December 15, 2015

The U.S. veterinary profession continues to see economic growth along with the rest of the economy. The positive news was delivered at the AVMA Economic Summit this October when Association and independent economists described a profession whose economic health is improving and for which job satisfaction is generally unrelated to income.


The American Veterinary Medical Foundation held its annual Our Oath in Action program to provide members of the veterinary profession the opportunity to give back to their communities outside the walls of the veterinary hospital.

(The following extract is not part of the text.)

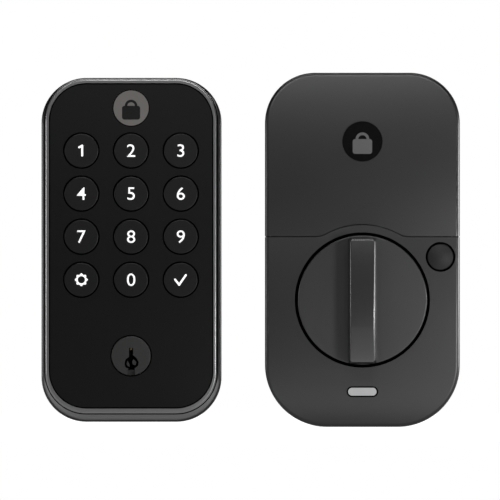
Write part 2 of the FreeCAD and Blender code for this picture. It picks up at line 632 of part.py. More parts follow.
def interior_chassis(idler, pinion):
    floor_y = CHASSIS_FLOOR_FRONT_Y
    axle_y = GEAR_BACK_Y + 0.5
    supports = [disc(x, z, 2.0, MAIN_BOARD_BACK_Y, floor_y) for x, z in MAIN_BOARD_PILLARS]
    supports.append(disc(BUTTON_X, BUTTON_Z, 2.8, BUTTON_BOARD_BACK_Y, floor_y))
    supports.append(disc(0, LENS_Z, 2.8, STATUS_BOARD_BACK_Y, floor_y))
    supports.append(disc(*idler, 3.0, axle_y, floor_y))
    supports.append(disc(*pinion, 2.4, axle_y, floor_y))
    body = union([chassis()] + supports)
    body = body.cut(disc(*idler, IDLER_AXLE_R + RUNNING_GAP, axle_y, floor_y + 1.0))
    body = body.cut(disc(*pinion, MOTOR_SHAFT_R + RUNNING_GAP, axle_y, floor_y + 1.0))
    for x, z in CHASSIS_SCREWS:
        body = body.cut(disc(x, z, 1.4, floor_y, -MOUNTING_PLATE_THICK))
    return body


def mounting_plate():
    plate = slab(MOUNTING_PLATE_OUTLINE, -MOUNTING_PLATE_THICK, 0.0)
    plate = plate.cut(disc(0, 0, 9.0, -MOUNTING_PLATE_THICK, 0.0))
    plate = plate.cut(slab(CABLE_WINDOW, -MOUNTING_PLATE_THICK, 0.0))
    for x in (-POST_SPACING / 2, POST_SPACING / 2):
        plate = plate.cut(disc(x, 0, THROUGH_BOLT_R, -MOUNTING_PLATE_THICK, 0.0))
    for x, z in CHASSIS_SCREWS:
        plate = plate.cut(disc(x, z, 1.4, -MOUNTING_PLATE_THICK, 0.0))
    return plate


def paddle_grip():
    """Upright grip: sides that taper to the front, an arched front and rounded edges."""
    half_foot, foot_low, foot_high = PADDLE_FOOT[0] / 2, PADDLE_FOOT[1], PADDLE_FOOT[2]
    half_front, front_low, front_high = PADDLE_FRONT[0] / 2, PADDLE_FRONT[1], PADDLE_FRONT[2]
    ends_y = PADDLE_FRONT_Y + PADDLE_CROWN
    across = [(-half_foot, DISC_FRONT_Y), (half_foot, DISC_FRONT_Y)]
    across += [(half_front, PADDLE_FRONT_Y), (-half_front, PADDLE_FRONT_Y)]
    corners = [V(x, y, -40) for x, y in across]
    taper = Part.Face(Part.makePolygon(corners + corners[:1])).extrude(V(0, 0, 80))
    low, high = V(-20, ends_y, front_low), V(-20, ends_y, front_high)
    arc = Part.Arc(low, V(-20, PADDLE_FRONT_Y, (front_low + front_high) / 2), high).toShape()
    foot = [high, V(-20, DISC_FRONT_Y, foot_high), V(-20, DISC_FRONT_Y, foot_low), low]
    sides = [Part.LineSegment(a, b).toShape() for a, b in zip(foot, foot[1:])]
    solid = taper.common(Part.Face(Part.Wire([arc] + sides)).extrude(V(40, 0, 0)))
    upright = [e for e in solid.Edges if e.BoundBox.YLength > 8.0]
    solid = solid.makeFillet(PADDLE_CORNER_R, upright)
    rim = [e for e in solid.Edges if e.BoundBox.YMax < PADDLE_FRONT_Y + 3.0]
    return solid.makeFillet(PADDLE_EDGE_ROUND, rim)


def thumbturn():
    knob = round_front(disc(0, 0, DISC_R, DISC_FRONT_Y, DISC_BACK_Y), DISC_FRONT_Y, 0.4)
    paddle = paddle_grip()
    slot_w, slot_h, slot_depth = HUB_SLOT
    hub = union([
        disc(0, 0, HUB_R, DISC_BACK_Y, -5.0),
        disc(0, 0, HUB_FLANGE_R, COVER_CAVITY_FRONT_Y + 0.2, COVER_CAVITY_FRONT_Y + 1.6),
        disc(0, 0, JOURNAL_R, -5.0, -1.0),
    ])
    hub = hub.cut(block(-slot_w / 2, slot_w / 2, -1.0 - slot_depth, -1.0, -slot_h / 2, slot_h / 2))
    return {"thumbturn_disc": knob, "thumbturn_paddle": paddle, "thumbturn_hub": hub}


def gear_train(idler, idler_phase, pinion, pinion_phase):
    gears = (GEAR_FRONT_Y, GEAR_BACK_Y)
    plate_ys = (GEARBOX_PLATE_FRONT_Y, GEARBOX_PLATE_BACK_Y)
    output = gear(OUTPUT_TEETH, 0, 0, IDLER_DIRECTION, HUB_R + 0.02, *gears)
    idler_gear = union([
        gear(IDLER_TEETH, *idler, idler_phase, 0, *gears),
        disc(*idler, IDLER_AXLE_R, GEARBOX_PLATE_FRONT_Y, CHASSIS_FLOOR_FRONT_Y + 0.9),
    ])
    motor_pinion = union([
        gear(PINION_TEETH, *pinion, pinion_phase, 0, *gears),
        disc(*pinion, MOTOR_SHAFT_R, GEARBOX_PLATE_FRONT_Y - 3.0, CHASSIS_FLOOR_FRONT_Y + 0.9),
    ])
    plate = union([disc(x, z, 4.5, *plate_ys) for x, z in GEARBOX_PILLARS] + [
        disc(0, 0, 21.0, *plate_ys),
        disc(*idler, 13.0, *plate_ys),
        disc(*pinion, MOTOR_R, *plate_ys),
    ] + [disc(x, z, 2.2, GEARBOX_PLATE_BACK_Y, CHASSIS_FLOOR_FRONT_Y) for x, z in GEARBOX_PILLARS])
    plate = plate.cut(disc(0, 0, HUB_R + RUNNING_GAP, *plate_ys))
    plate = plate.cut(disc(*idler, IDLER_AXLE_R + RUNNING_GAP, *plate_ys))
    plate = plate.cut(disc(*pinion, MOTOR_SHAFT_R + 0.6, *plate_ys))
    motor = disc(*pinion, MOTOR_R, MOTOR_FRONT_Y, GEARBOX_PLATE_FRONT_Y)
    motor = round_front(motor, MOTOR_FRONT_Y, 0.8)
    bore_r = MOTOR_SHAFT_R + RUNNING_GAP
    shaft_hole = disc(*pinion, bore_r, GEARBOX_PLATE_FRONT_Y - 3.1, GEARBOX_PLATE_FRONT_Y)
    return {
        "output_gear": output,
        "idler_gear": idler_gear,
        "motor_pinion": motor_pinion,
        "gearbox_plate": plate,
        "motor": motor.cut(shaft_hole),
    }


def cell_positions():
    """Yields each cell's x and whether its nub points up."""
    for index in range(CELL_COUNT):
        yield (index - (CELL_COUNT - 1) / 2) * CELL_PITCH, index % 2 == 0


def battery_parts():
    wall = TRAY_WALL
    low, high = TRAY_BOTTOM_Z + wall, TRAY_TOP_Z - wall
    tray = block(-TRAY_HALF_W, TRAY_HALF_W, TRAY_FRONT_Y, TRAY_BACK_Y, TRAY_BOTTOM_Z, TRAY_TOP_Z)
    inside = TRAY_HALF_W - wall
    tray = tray.cut(block(-inside, inside, TRAY_FRONT_Y, CELL_AXIS_Y + CELL_R + 0.1, low, high))
    ribs = []
    for index in range(1, CELL_COUNT):
        x = (index - CELL_COUNT / 2) * CELL_PITCH
        ribs.append(block(x - 0.4, x + 0.4, CELL_AXIS_Y + 5.0, CELL_AXIS_Y + CELL_R + 0.1, low + 6, high - 6))
    feet = [disc(x, z, 1.4, TRAY_BACK_Y, CHASSIS_FLOOR_FRONT_Y) for x in (-29.2, 29.2) for z in (40.0, 78.0)]
    tray = union([tray] + ribs + feet)
    cells, contacts, springs = [], [], []
    total = CELL_BODY_LENGTH + CELL_NUB_LENGTH
    for x, nub_up in cell_positions():
        foot = high - CONTACT_T - total if nub_up else low + CONTACT_T
        body_z = foot if nub_up else foot + CELL_NUB_LENGTH
        nub_z = foot + CELL_BODY_LENGTH if nub_up else foot
        body = Part.makeCylinder(CELL_R, CELL_BODY_LENGTH, V(x, CELL_AXIS_Y, body_z))
        nub = Part.makeCylinder(CELL_NUB_R, CELL_NUB_LENGTH, V(x, CELL_AXIS_Y, nub_z))
        cells.append(body.makeFillet(0.5, [e for e in body.Edges if len(e.Vertexes) == 1]).fuse(nub))
        spring_low = low + CONTACT_T if nub_up else foot + total
        spring_high = foot if nub_up else high - CONTACT_T
        springs.append(coil(x, CELL_AXIS_Y, spring_low, spring_high, 2.4, 0.35, 3))
        for z in (low, high - CONTACT_T):
            contacts.append(block(x - 5.5, x + 5.5, CELL_AXIS_Y - 5.0, CELL_AXIS_Y + 5.0, z, z + CONTACT_T))
    return {
        "battery_tray": tray,
        "battery_cells": Part.makeCompound(cells),
        "battery_contacts": Part.makeCompound(contacts),
        "battery_springs": Part.makeCompound(springs),
    }


def interior_boards():
    floor_y, front = MAIN_BOARD_FRONT_Y, BUTTON_BOARD_FRONT_Y
    board = slab(MAIN_BOARD_OUTLINE, floor_y, MAIN_BOARD_BACK_Y)
    chips = union([
        block(-8, 2, floor_y - 1.2, floor_y, 55, 65),
        block(6, 12, floor_y - 0.9, floor_y, 50, 57),
        block(-20, -12, floor_y - 1.6, floor_y, 40, 46),
        block(14, 22, floor_y - 1.6, floor_y, 72, 78),
        disc(-17, 70, 4.5, floor_y - 1.8, floor_y),
    ])
    button_shape = (11.0, BUTTON_Z - 5.5, BUTTON_Z + 5.5, 1.0, 1.0)
    button_board = slab(button_shape, front, BUTTON_BOARD_BACK_Y, BUTTON_X)
    switch = block(BUTTON_X - 3, BUTTON_X + 3, front - 2.0, front, BUTTON_Z - 3, BUTTON_Z + 3)
    switch = union([switch, disc(BUTTON_X, BUTTON_Z, 1.5, front - 2.6, front - 2.0)])
    status_front = STATUS_BOARD_FRONT_Y
    status_board = slab((16.0, LENS_Z - 4, LENS_Z + 4, 1.0, 1.0), status_front, STATUS_BOARD_BACK_Y)
    led_low, led_high = LENS_Z - 0.6, LENS_Z + 0.6
    leds = [block(x - 1, x + 1, status_front - 0.8, status_front, led_low, led_high) for x in (-3, 3)]
    lens_radius = LENS_H / 2 - 0.01
    lens_shape = (LENS_W, LENS_Z - LENS_H / 2, LENS_Z + LENS_H / 2, lens_radius, lens_radius)
    lens = union([
        slab(lens_shape, -31.3, COVER_CAVITY_FRONT_Y),
        slab(lens_shape, COVER_CAVITY_FRONT_Y, COVER_CAVITY_FRONT_Y + 1.0, grow=1.6),
    ])
    return {
        "main_board": board,
        "main_board_chips": chips,
        "side_boards": Part.makeCompound([button_board, status_board]),
        "privacy_switch": switch,
        "status_leds": Part.makeCompound(leds),
        "status_lens": lens,
    }


def privacy_button():
    wall_back = COVER_CAVITY_FRONT_Y
    cap = disc(BUTTON_X, BUTTON_Z, BUTTON_R, BUTTON_FRONT_Y, wall_back + 0.2)
    cap = cap.common(Part.makeSphere(BUTTON_DOME_R, V(BUTTON_X, BUTTON_FRONT_Y + BUTTON_DOME_R, BUTTON_Z)))
    flange = disc(BUTTON_X, BUTTON_Z, BUTTON_HOLE_R + 0.5, wall_back + 0.2, wall_back + 1.2)
    side_wall = COVER_CAVITY[0] / 2 - 0.3
    flange = flange.cut(block(side_wall, side_wall + 5.0, -40, 0, 0, 40))
    stem = disc(BUTTON_X, BUTTON_Z, 2.0, wall_back + 1.2, -24.0)
    collar = ring(BUTTON_X, BUTTON_Z, BUTTON_HOLE_R, BUTTON_R + 0.3, -31.0, wall_back)
    return {"privacy_button": union([cap, flange, stem]), "privacy_button_collar": collar}


def interior_screws():
    floor_y = CHASSIS_FLOOR_FRONT_Y
    length = -floor_y - 0.4
    return Part.makeCompound([cap_screw(x, z, floor_y, length, 1.4, 2.7, 1.8) for x, z in CHASSIS_SCREWS])


def interior_parts():
    idler, idler_phase, pinion, pinion_phase = meshing_centres()
    parts = {
        "mounting_plate": mounting_plate(),
        "interior_chassis": interior_chassis(idler, pinion),
        "interior_cover": interior_cover(),
        "battery_cover": battery_cover(),
        "battery_cover_badge": disc(0, DOOR_BADGE_Z, DOOR_BADGE_R, COVER_FRONT_Y - 0.1, COVER_FRONT_Y + 0.6),
        "interior_screws": interior_screws(),
    }
    parts.update(thumbturn())
    parts.update(gear_train(idler, idler_phase, pinion, pinion_phase))
    parts.update(battery_parts())
    parts.update(interior_boards())
    parts.update(privacy_button())
    for shape in parts.values():
        shape.translate(V(THUMBTURN_X, 0, THUMBTURN_Z))
    return parts


def main():
    os.makedirs("parts", exist_ok=True)
    parts = exterior_parts()
    parts.update(interior_parts())
    for name, shape in parts.items():
        shape.exportStep("parts/" + name + ".step")
    print(len(parts), "parts written")


main()
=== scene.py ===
import json
import math

import bmesh
import bpy
from mathutils import Matrix, Vector


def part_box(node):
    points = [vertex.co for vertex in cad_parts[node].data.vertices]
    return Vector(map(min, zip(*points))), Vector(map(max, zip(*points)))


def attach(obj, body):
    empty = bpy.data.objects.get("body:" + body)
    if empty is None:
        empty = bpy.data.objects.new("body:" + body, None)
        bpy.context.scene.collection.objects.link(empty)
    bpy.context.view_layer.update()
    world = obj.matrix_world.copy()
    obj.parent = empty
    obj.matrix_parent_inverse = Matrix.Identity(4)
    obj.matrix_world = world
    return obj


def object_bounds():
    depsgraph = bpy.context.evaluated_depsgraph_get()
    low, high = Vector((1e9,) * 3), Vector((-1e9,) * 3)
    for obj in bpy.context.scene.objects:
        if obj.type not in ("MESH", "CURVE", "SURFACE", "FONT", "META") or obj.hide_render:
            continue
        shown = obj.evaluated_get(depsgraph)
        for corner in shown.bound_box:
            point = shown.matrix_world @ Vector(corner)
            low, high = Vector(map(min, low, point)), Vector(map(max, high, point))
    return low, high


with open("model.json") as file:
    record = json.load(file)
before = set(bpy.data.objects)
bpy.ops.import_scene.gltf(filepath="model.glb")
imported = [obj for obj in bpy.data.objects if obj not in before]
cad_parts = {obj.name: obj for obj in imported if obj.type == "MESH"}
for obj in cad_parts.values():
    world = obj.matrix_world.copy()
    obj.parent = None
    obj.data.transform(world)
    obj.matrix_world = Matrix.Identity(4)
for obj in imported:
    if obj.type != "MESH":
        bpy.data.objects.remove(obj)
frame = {"nodes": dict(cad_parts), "record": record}
cad_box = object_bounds()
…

Dr. Tracy Wales described overwhelming support from friends and strangers who helped her reopen her clinic destroyed in early-October floods in South Carolina connected with Hurricane Joaquin. And Dr. Boyd H. Parr said government agencies, nonprofit organizations, and universities have helped save animals from floodwater and starvation following the destruction. Areas around Columbia, South Carolina, received more than 20 inches of rainfall in two days.


Federal animal disease authorities will expect farms to meet certain disease control criteria, verified by certification and audits. Dr. T.J. Myers, associate deputy administrator for Veterinary Services in the Department of Agriculture’s Animal and Plant Health Inspection Service, said that owners of farms affected by outbreaks, such as the 2015 outbreak with highly pathogenic avian influenza, also will need to certify they are taking steps to prevent similar incursions.


The North American Veterinary Community has established the Veterinary Innovation Council, an association that will focus on initiatives such as enhancing the value of veterinary technicians and telemedicine standards. The NAVC also launched its Industry Services Division to offer association management, strategic planning, and conference management.